I have the following structure:
assembly
- pom.xml
- projectA
- pom.xml
- projectB
- pom.xml
- projectC
- pom.xml
- projectX
- pom.xml
Where the assembly's pom.xml contains like:
<packaging>pom</packaging>
<modules>
<module>projectA</module>
<module>projectB</module>
<module>projectC</module>
<module>projectX</module>
</modules>
And dependencies between projects are set within each module (versions
may be in a parent pom)
Then, in my "assembly" project, I do
mvn install
Or, with multiple windows open, I would do a mvn install for projectA
and then switch to projectX and build it.
Hope this helps.
Patrick
On 07/01/14 12:49 AM, Barrie Treloar wrote:
On 7 January 2014 15:29, Mark Derricutt <[email protected]> wrote:
When the project is relatively new and the internally-developed dependency
"A" is no where near being mature, nearly every change being made to
"Project X" requires a corresponding change to A. At this point in the
development cycle (and for many months in the foreseeable future) I actually
/do/ need to rebuild A every time I build X.

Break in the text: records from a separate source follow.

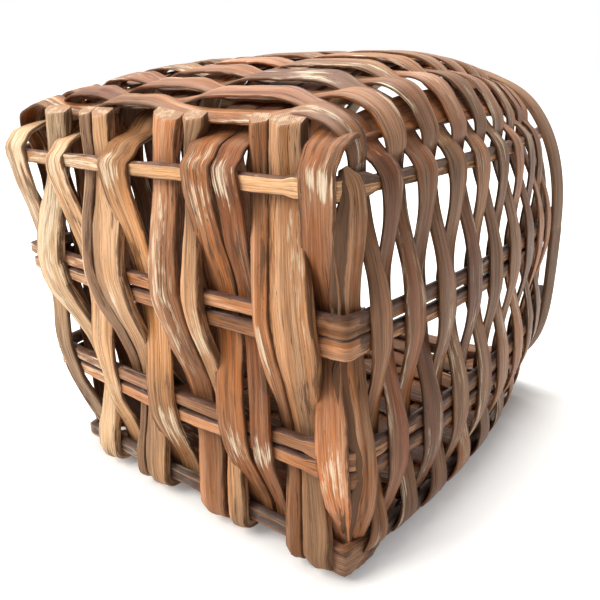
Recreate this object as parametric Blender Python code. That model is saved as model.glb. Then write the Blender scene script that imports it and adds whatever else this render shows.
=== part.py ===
# Square-bottomed splint basket resting on one side wall, mouth to the back.
# Base panel faces -Y, walls run to the mouth at +Y, floor under the lowest bands.
# Every length below is in metres.
import bpy
import bmesh
import math
from mathutils import Vector

# Body of the basket: widths and heights of the wall at the base, half way and at the mouth
BODY_DEPTH = 0.439
BASE_WIDTH = 0.386
BELLY_WIDTH = 0.401
MOUTH_WIDTH = 0.316
BASE_HEIGHT = 0.335
BELLY_HEIGHT = 0.380
MOUTH_HEIGHT = 0.364
BASE_SHIFT = -0.003
BELLY_SHIFT = -0.007
MOUTH_SHIFT = 0.007
BASE_LEAN = -0.054
BELLY_LEAN = -0.027
MOUTH_LEAN = 0.008
MOUTH_LIFT = 0.018
BASE_FLARE = 0.036
BASE_BOW = 0.009

# How square the wall section is: 2 is an ellipse, larger is squarer
UPPER_SQUARENESS = (9.0, 4.3, 2.4)
LOWER_RIGHT_SQUARENESS = (9.0, 7.5, 4.2)
LOWER_LEFT_SQUARENESS = (6.5, 6.0, 2.6)

# Rods: a top rod, two pairs and a rim rod; heights above the foot of the wall
ROD_DIAMETER = 0.013
TOP_ROD_HEIGHT = 0.2975
MIDDLE_PAIR_HEIGHT = 0.1955
LOWER_PAIR_HEIGHT = 0.0955
RIM_ROD_HEIGHT = 0.0165
PAIR_GAP = 0.0022
ROD_CORNER_RADIUS = 0.006
ROD_SIDES_STEP = 2
WALL_ROD_STEPS = 10
BASE_ROD_STEPS = 4

# Flat splints that run from the mouth down the base and back to the mouth
SPLINT_THICKNESS = 0.004
SHOULDER_RADIUS = 0.020
FOOT_INSET = 0.003
FOOT_LIFT = 0.005

# Half-round staves of the base only
STAVE_THICKNESS = 0.008
STUB_HEIGHT = 0.341
STAVE_TAIL_LENGTH = 0.012
STAVE_TAIL_DROP = 0.004
STAVE_TAIL_TAPER = 0.9

# Bands woven round the walls
BAND_COUNT = 18
BAND_THICKNESS = 0.004
BAND_GAP = 0.0022
FIRST_BAND_ROOM = 0.0
FIRST_BAND_PULL = 0.0105
FIRST_BAND_STEP = 0.0180
BAND_STEP = 0.0238
LAST_BAND_STEP = 0.0150
BAND_STEP_CHANGE = 0.0025

# The rim rod is thicker below where it is folded round the right corner
HEEL_LENGTH = 0.0165
HEEL_DROP = 0.009

# Hoops of the mouth
HOOP_WIDTH = 0.018
HOOP_THICKNESS = 0.005
HOOP_INSET = 0.006
HOOP_STEPS = 36

# Air left between two pieces that touch
ROD_CLEARANCE = 0.0019
BAND_CLEARANCE = 0.0015
HOOP_CLEARANCE = 0.0052
SHOULDER_MARGIN = 0.034
FOOT_MARGIN = 0.028

# The thirteen splints and staves side by side across the base, left to right: name,
# whether it is a stave, then its left and right edge, from the middle of the panel,
# at the crown, the top rod, the middle pair, the lower pair and the rim rod
LANES = (
    ("long_splint_6", False,
     (-0.221, -0.198), (-0.221, -0.198), (-0.196, -0.174), (-0.163, -0.141), (-0.133, -0.113)),
    ("base_stave_7", True,
     (-0.176, -0.140), (-0.181, -0.151), (-0.180, -0.143), (-0.124, -0.103), (-0.114, -0.085)),
    ("long_splint_5", False,
     (-0.133, -0.110), (-0.146, -0.124), (-0.123, -0.092), (-0.093, -0.071), (-0.083, -0.059)),
    ("base_stave_6", True,
     (-0.120, -0.101), (-0.117, -0.100), (-0.096, -0.078), (-0.064, -0.050), (-0.052, -0.037)),
    ("base_stave_5", True,
     (-0.100, -0.076), (-0.099, -0.081), (-0.077, -0.038), (-0.049, -0.033), (-0.036, -0.007)),
    ("long_splint_4", False,
     (-0.050, -0.010), (-0.063, -0.024), (-0.037, 0.000), (-0.020, 0.016), (-0.010, 0.021)),
    ("base_stave_4", True,
     (-0.015, 0.017), (-0.017, 0.011), (0.001, 0.036), (0.018, 0.046), (0.037, 0.069)),
    ("base_stave_3", True,
     (0.021, 0.042), (0.021, 0.037), (0.038, 0.058), (0.050, 0.063), (0.073, 0.088)),
    ("long_splint_3", False,
     (0.051, 0.083), (0.043, 0.075), (0.054, 0.083), (0.070, 0.102), (0.086, 0.114)),
    ("long_splint_2", False,
     (0.084, 0.102), (0.076, 0.098), (0.087, 0.107), (0.106, 0.128), (0.1155, 0.1295)),
    ("base_stave_2", True,
     (0.091, 0.109), (0.092, 0.108), (0.115, 0.129), (0.123, 0.132), (0.135, 0.148)),
    ("base_stave_1", True,
     (0.110, 0.141), (0.110, 0.140), (0.131, 0.168), (0.134, 0.157), (0.151, 0.1685)),
    ("long_splint_1", False,
     (0.156, 0.184), (0.155, 0.184), (0.156, 0.178), (0.172, 0.198), (0.176, 0.192)),
)

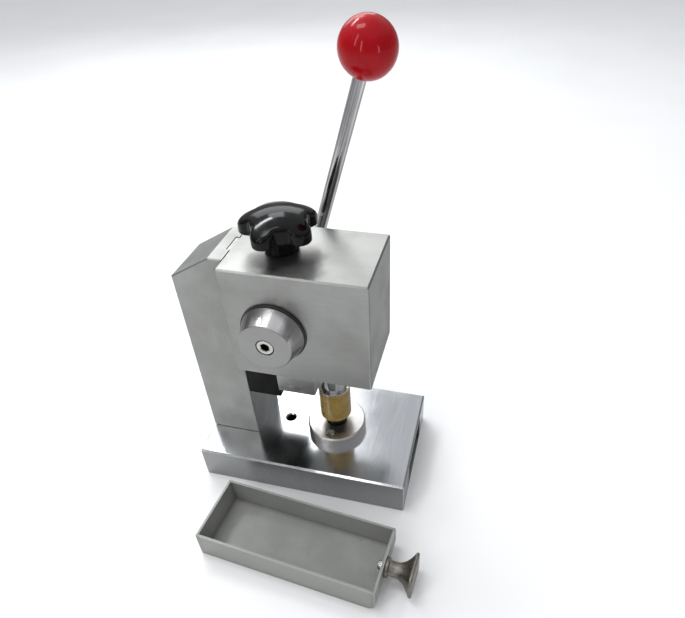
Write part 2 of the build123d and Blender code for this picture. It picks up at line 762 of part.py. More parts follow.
# --- punch and stripper -----------------------------------------------------------------
with BuildPart() as punch:
    with BuildSketch(Plane.XY.offset(punch_bottom)):
        Circle(punch_radius)
    extrude(amount=ram_bottom - punch_bottom)
    with BuildSketch(Plane.XY.offset(ram_bottom)):
        Circle(punch_shank_radius)
    extrude(amount=punch_shank_length)
    chamfer(punch.edges().group_by(Axis.Z)[-1], edge_chamfer)
punch.part.label = "punch"
export_step(punch.part, "parts/punch.step")

sleeve_bottom = ram_bottom - sleeve_overhang
sleeve_top = sleeve_bottom + sleeve_length
with BuildPart() as stripper_sleeve:
    with BuildSketch(Plane.XY.offset(sleeve_bottom)):
        Circle(sleeve_radius)
    extrude(amount=sleeve_length)
    fillet(stripper_sleeve.edges().group_by(Axis.Z)[0], sleeve_edge)
    with Locations((0, 0, sleeve_bottom)):
        Cylinder(ram_radius + seat_fit, sleeve_length, align=standing, mode=Mode.SUBTRACT)
stripper_sleeve.part.label = "stripper_sleeve"
export_step(stripper_sleeve.part, "parts/stripper_sleeve.step")

with BuildPart() as sleeve_ring:
    with BuildSketch(Plane.XY.offset(sleeve_top)):
        Circle(sleeve_radius)
    extrude(amount=sleeve_ring_thickness)
    chamfer(sleeve_ring.edges().group_by(Axis.Z)[-1], sleeve_ring_thickness / 4)
    with Locations((0, 0, sleeve_top)):
        Cylinder(ram_radius + seat_fit, sleeve_ring_thickness, align=standing, mode=Mode.SUBTRACT)
sleeve_ring.part.label = "sleeve_ring"
export_step(sleeve_ring.part, "parts/sleeve_ring.step")

# --- brake ------------------------------------------------------------------------------
hub_bottom = top_z + star_standoff
rim_bottom = hub_bottom + star_hub_height
rim_top = rim_bottom + star_rim_height
crown_top = rim_top + star_crown
crown_radius = (star_radius**2 + star_crown**2) / (2 * star_crown)
star_origin = Plane(origin=(shaft_x, 0, 0), x_dir=(1, 0, 0), z_dir=(0, 0, 1))
lobe_circle = star_radius - star_lobe_radius


def in_valley(edge):
    """An upright edge where a lobe meets the core."""
    reach = (edge.center() - Vector(shaft_x, 0, edge.center().Z)).length
    return isclose(reach, star_core_radius, abs_tol=seat_fit)


with BuildPart() as star_knob:
    with BuildSketch(star_origin.offset(rim_bottom)):
        Circle(star_core_radius)
        with PolarLocations(lobe_circle, star_lobes, start_angle=star_phase):
            Circle(star_lobe_radius)
    extrude(amount=crown_top - rim_bottom)
    fillet(star_knob.edges().filter_by(Axis.Z).filter_by(in_valley), star_valley_radius)
    # A ball from below rounds the crown off.
    with Locations((shaft_x, 0, crown_top - crown_radius)):
        Sphere(crown_radius, mode=Mode.INTERSECT)
    crown_edges = star_knob.edges().group_by(Axis.Z)[0]
    fillet(crown_edges, star_edge)
    with Locations((shaft_x, 0, hub_bottom)):
        Cylinder(star_hub_radius, star_hub_height + star_edge, align=standing)
    chamfer(star_knob.edges().group_by(Axis.Z)[0], edge_chamfer)
    with Locations((shaft_x, 0, hub_bottom)):
        Cylinder(stud_radius + seat_fit, stud_in_knob, align=standing, mode=Mode.SUBTRACT)
star_knob.part.label = "star_knob"
export_step(star_knob.part, "parts/star_knob.step")

with BuildPart() as brake_stud:
    with BuildSketch(star_origin.offset(shoe_top)):
        Circle(stud_radius)
    extrude(amount=hub_bottom + stud_in_knob - shoe_top)
    chamfer(brake_stud.edges().filter_by(GeomType.CIRCLE), edge_chamfer)
brake_stud.part.label = "brake_stud"
export_step(brake_stud.part, "parts/brake_stud.step")

with BuildPart() as brake_shoe:
    with BuildSketch(star_origin.offset(shaft_z + pitch_radius)):
        Circle(shoe_radius)
    extrude(amount=shoe_top - shaft_z - pitch_radius)
    with BuildSketch(shaft_plane.offset(-shoe_radius)):
        Circle(tip_radius + shoe_gap)
    extrude(amount=2 * shoe_radius, mode=Mode.SUBTRACT)
brake_shoe.part.label = "brake_shoe"
export_step(brake_shoe.part, "parts/brake_shoe.step")

# --- drawer -----------------------------------------------------------------------------
# The drawer lies on the bench beside the base.  Its own X runs along it to the pull.
tray_plane = Plane.XY.rotated((0, 0, tray_turn))
tray_plane.origin = (tray_corner[0], tray_corner[1], 0)
tray_side_plane = Plane(
    origin=tray_plane.origin, x_dir=tray_plane.x_dir, z_dir=tray_plane.y_dir * -1
)
tray_end_point = tray_plane.from_local_coords(Vector(tray_length, tray_width / 2, pull_height))
pull_plane = Plane(origin=tray_end_point, x_dir=tray_plane.y_dir, z_dir=tray_plane.x_dir)


def tray_profile(inset, low, high):
    """Side view of the drawer drawn in by the inset: a bent-up front end and a square rear end."""
    bend = tray_bend - inset
    end = tray_length - inset
    Line((inset, high), (inset, low))
    Line((inset, low), (end - bend, low))
    RadiusArc((end - bend, low), (end, low + bend), -bend)
    Line((end, low + bend), (end, high))
    Line((end, high), (inset, high))


with BuildPart() as tray:
    with BuildSketch(tray_side_plane):
        with BuildLine():
            tray_profile(0, 0, tray_height)
        make_face()
    extrude(amount=-tray_width)
    with BuildSketch(tray_side_plane.offset(-tray_wall)):
        with BuildLine():
            tray_profile(tray_wall, tray_wall, tray_height + tray_wall)
        make_face()
    extrude(amount=-(tray_width - 2 * tray_wall), mode=Mode.SUBTRACT)
    with BuildSketch(pull_plane):
        Circle(screw_bore(m4))
    extrude(amount=-2 * tray_wall, mode=Mode.SUBTRACT)
tray.part.label = "tray"
export_step(tray.part, "parts/tray.step")

with BuildPart() as tray_knob:
    with BuildSketch(pull_plane):
        Circle(pull_collar_radius)
    extrude(amount=pull_collar_length)
    with BuildSketch(pull_plane.offset(pull_collar_length)):
        Circle(pull_neck_radius)
    with BuildSketch(pull_plane.offset(pull_reach / 2)):
        Circle(pull_neck_radius)
    with BuildSketch(pull_plane.offset(pull_reach - pull_face_thickness)):
        RectangleRounded(pull_size, pull_size, pull_corner)
    loft()
    with BuildSketch(pull_plane.offset(pull_reach - pull_face_thickness)):
        RectangleRounded(pull_size, pull_size, pull_corner)
    extrude(amount=pull_face_thickness)
    with BuildSketch(pull_plane):
        Circle(screw_bore(m4))
    extrude(amount=pull_screw_length, mode=Mode.SUBTRACT)
tray_knob.part.label = "tray_knob"
export_step(tray_knob.part, "parts/tray_knob.step")

inside_wall = Plane(
    origin=pull_plane.offset(-tray_wall).origin, x_dir=tray_plane.y_dir, z_dir=tray_plane.x_dir * -1
)
tray_knob_screw = socket_screws(inside_wall, [(0, 0)], m4, pull_screw_length + tray_wall - drill_point)
tray_knob_screw.part.label = "tray_knob_screw"
export_step(tray_knob_screw.part, "parts/tray_knob_screw.step")
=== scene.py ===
# %% [markdown]
# # A lever press with a rack-driven ram
# The press was drawn as solids first, and those solids are the frame of this scene: they give every
# place and every size. This lesson dresses them. Flat machined blocks keep their solids and get a
# better finish, while round, moulded and bent parts are worked out again as fine surfaces.
# The frame is read first, because everything after it asks the frame where things are.

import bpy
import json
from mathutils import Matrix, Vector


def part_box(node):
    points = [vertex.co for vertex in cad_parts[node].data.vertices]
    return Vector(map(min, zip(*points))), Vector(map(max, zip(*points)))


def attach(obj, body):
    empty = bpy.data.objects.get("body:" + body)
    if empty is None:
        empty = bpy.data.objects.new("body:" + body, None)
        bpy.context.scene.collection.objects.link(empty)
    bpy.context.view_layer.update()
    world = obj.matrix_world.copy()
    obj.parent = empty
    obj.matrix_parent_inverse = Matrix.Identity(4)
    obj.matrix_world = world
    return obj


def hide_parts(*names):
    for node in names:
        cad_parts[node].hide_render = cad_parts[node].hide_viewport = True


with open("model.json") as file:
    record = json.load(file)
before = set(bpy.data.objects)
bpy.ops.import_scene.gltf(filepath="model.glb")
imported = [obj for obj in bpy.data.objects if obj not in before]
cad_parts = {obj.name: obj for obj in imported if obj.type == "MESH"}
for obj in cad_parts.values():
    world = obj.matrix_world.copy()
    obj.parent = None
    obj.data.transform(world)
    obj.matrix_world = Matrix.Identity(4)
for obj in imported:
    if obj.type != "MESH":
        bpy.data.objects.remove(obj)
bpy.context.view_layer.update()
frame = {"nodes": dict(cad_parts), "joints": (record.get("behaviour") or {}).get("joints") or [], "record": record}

# %% The tools this lesson uses
import json
import math

import bmesh
import bpy
import numpy as np
from mathutils import Quaternion, Vector

mm = 0.001


def corners(node):
    """Lowest and highest corner of a solid at rest, in metres, as arrays."""
    low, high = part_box(node)
    return np.array(low), np.array(high)


base_low, base_high = corners("base_plate")
print("base plate, mm:", np.round((base_high - base_low) / mm, 1))

# %% [markdown]
# ## The camera
# The press is looked down on from the side that has the round cap, a little more than half way up
# to straight above. The camera is held close with a short lens, so upright edges lean together
# towards the bottom. A hand-held camera is never quite level, so it also gets a small roll, and a
# small shift puts the press where it belongs in the frame without turning the camera.

# %% Place the camera
camera_place = Vector((0.116, -0.3241, 0.4384))
camera_aim = Vector((0.0198, 0.0488, 0.1194))
camera_roll = math.radians(-1.67)

lens = bpy.data.cameras.new("portrait_lens")
lens.lens = 29.07
lens.sensor_width = 36.0
lens.shift_x = -0.037
lens.shift_y = 0.024
lens.clip_start = 0.01
lens.clip_end = 60.0
camera = bpy.data.objects.new("portrait_camera", lens)
camera.location = camera_place
towards = (camera_aim - camera_place).to_track_quat("-Z", "Y")
camera.rotation_euler = (towards @ Quaternion((0, 0, 1), camera_roll)).to_euler()
bpy.context.scene.collection.objects.link(camera)
bpy.context.scene.camera = camera
bpy.context.scene.view_settings.view_transform = "Standard"
print("camera is", round((camera_aim - camera_place).length, 3), "m from its aim")

# %% [markdown]
# ## Node groups: one effect, many finishes
# Wear, grinding lines and finger marks turn up on many parts. Copying their nodes into each
# material would make a dozen things to keep alike. A shader node group is made once, and every
# material that uses it sets only its own values. The groups give out masks and values, and the
# shader itself stays in each material.

# %% Helpers that lay nodes
def put(tree, kind, options=None, feeds=None):
    """Adds one node, sets its options and fills its inputs: sockets are linked, values are set."""
    made = tree.nodes.new("ShaderNode" + kind)
    for option, value in (options or {}).items():
        setattr(made, option, value)
    for key, value in (feeds or {}).items():
        if isinstance(value, bpy.types.NodeSocket):
            tree.links.new(value, made.inputs[key])
        else:
            made.inputs[key].default_value = value
    return made


def calc(tree, operation, *values):
    """One step of arithmetic on sockets or numbers."""
    return put(tree, "Math", {"operation": operation}, dict(enumerate(values))).outputs[0]


def mixed(tree, share, first, second):
    """A share of the first value and the rest of the second."""
    rest = calc(tree, "MULTIPLY", second, 1 - share)
    return calc(tree, "ADD", calc(tree, "MULTIPLY", first, share), rest)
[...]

What I've often done here is create a new workspace area that contains symlinks
( or git submodule checkouts ) of each of the modules I'm working on, and
having a simple pom.xml in the top level that sets up a reactor build, then
just build that.
There was also some talk about automating this step.
But its vapourware at the moment.
It would work by checking your current pom for any -SNAPSHOT
dependencies and then pulling out the source code for those and
sitting them in the parent directory.
And as you say the parent pom is just a helper that has a bunch of
modules to make building things easier - and you would never check
that pom into version control.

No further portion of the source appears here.